** BEGIN Available records **

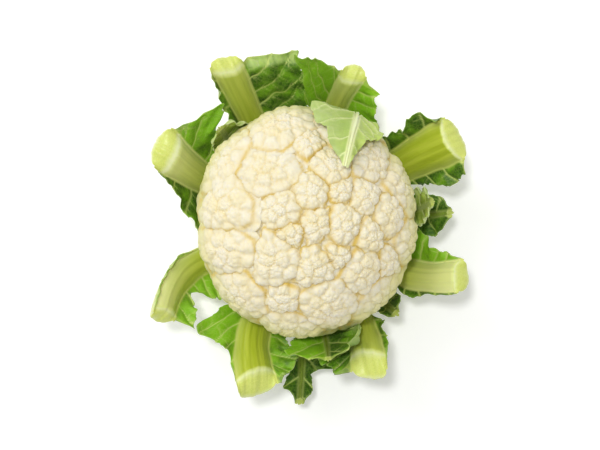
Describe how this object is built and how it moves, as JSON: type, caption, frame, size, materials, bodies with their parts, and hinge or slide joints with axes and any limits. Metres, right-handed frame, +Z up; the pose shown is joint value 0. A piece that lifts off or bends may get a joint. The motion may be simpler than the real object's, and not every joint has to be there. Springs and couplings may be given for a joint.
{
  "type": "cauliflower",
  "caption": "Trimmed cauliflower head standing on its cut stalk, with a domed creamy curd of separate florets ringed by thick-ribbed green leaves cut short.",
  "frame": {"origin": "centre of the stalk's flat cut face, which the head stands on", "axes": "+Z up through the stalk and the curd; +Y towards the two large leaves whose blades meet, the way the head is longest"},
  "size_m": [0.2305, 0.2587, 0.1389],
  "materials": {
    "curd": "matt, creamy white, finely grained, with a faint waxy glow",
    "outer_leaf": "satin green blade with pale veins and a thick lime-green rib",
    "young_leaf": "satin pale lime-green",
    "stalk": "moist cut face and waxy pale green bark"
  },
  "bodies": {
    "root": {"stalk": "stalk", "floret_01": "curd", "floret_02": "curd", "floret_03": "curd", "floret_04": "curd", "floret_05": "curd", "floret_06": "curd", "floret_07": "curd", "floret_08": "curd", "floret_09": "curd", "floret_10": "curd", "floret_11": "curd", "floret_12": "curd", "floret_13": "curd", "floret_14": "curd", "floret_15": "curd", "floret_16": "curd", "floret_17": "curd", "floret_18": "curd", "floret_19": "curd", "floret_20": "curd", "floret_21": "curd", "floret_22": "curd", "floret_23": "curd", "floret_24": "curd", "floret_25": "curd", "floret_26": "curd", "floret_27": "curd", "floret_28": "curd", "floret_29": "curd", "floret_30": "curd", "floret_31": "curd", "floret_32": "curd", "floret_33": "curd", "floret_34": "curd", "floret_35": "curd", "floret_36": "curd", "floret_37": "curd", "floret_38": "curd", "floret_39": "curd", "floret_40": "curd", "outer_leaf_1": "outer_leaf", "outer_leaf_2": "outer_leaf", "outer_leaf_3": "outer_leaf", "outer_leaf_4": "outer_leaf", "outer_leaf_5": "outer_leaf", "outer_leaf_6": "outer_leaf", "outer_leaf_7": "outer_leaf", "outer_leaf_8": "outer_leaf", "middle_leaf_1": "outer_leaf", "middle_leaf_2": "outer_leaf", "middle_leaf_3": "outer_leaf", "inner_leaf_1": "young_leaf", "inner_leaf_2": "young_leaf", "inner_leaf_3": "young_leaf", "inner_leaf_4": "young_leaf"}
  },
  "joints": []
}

** END Available records **
** BEGIN Available records **

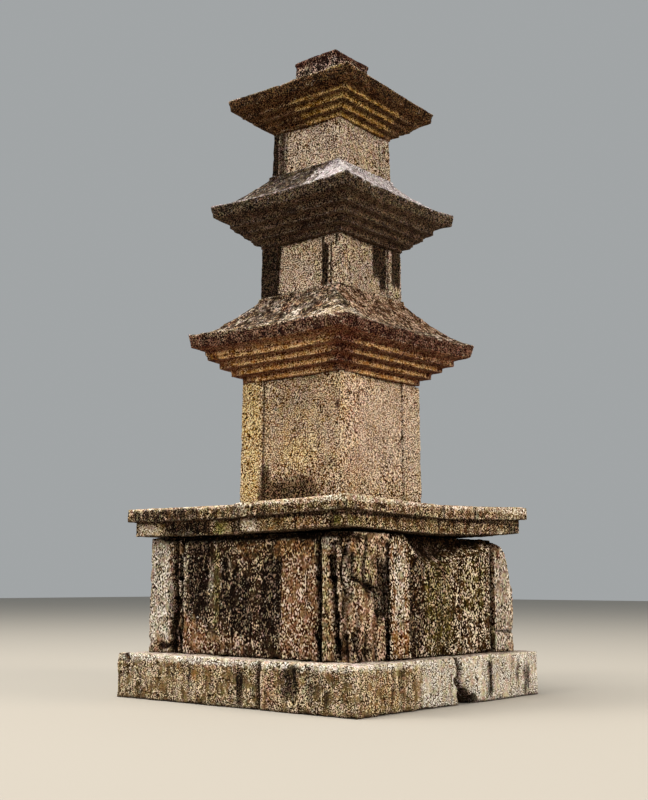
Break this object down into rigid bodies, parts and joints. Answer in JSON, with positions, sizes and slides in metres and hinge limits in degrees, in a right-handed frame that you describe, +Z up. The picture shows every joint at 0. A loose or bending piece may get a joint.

** END Available records **

Stated goal
Which lines hold the word "parts"? Copy all of them.

Written answer
Describe how this object is built and how it moves, as JSON: type, caption, frame, size, materials, bodies with their parts, and hinge or slide joints with axes and any limits. Metres, right-handed frame, +Z up; the pose shown is joint value 0. A piece that lifts off or bends may get a joint. The motion may be simpler than the real object's, and not every joint has to be there. Springs and couplings may be given for a joint.
Break this object down into rigid bodies, parts and joints. Answer in JSON, with positions, sizes and slides in metres and hinge limits in degrees, in a right-handed frame that you describe, +Z up. The picture shows every joint at 0. A loose or bending piece may get a joint.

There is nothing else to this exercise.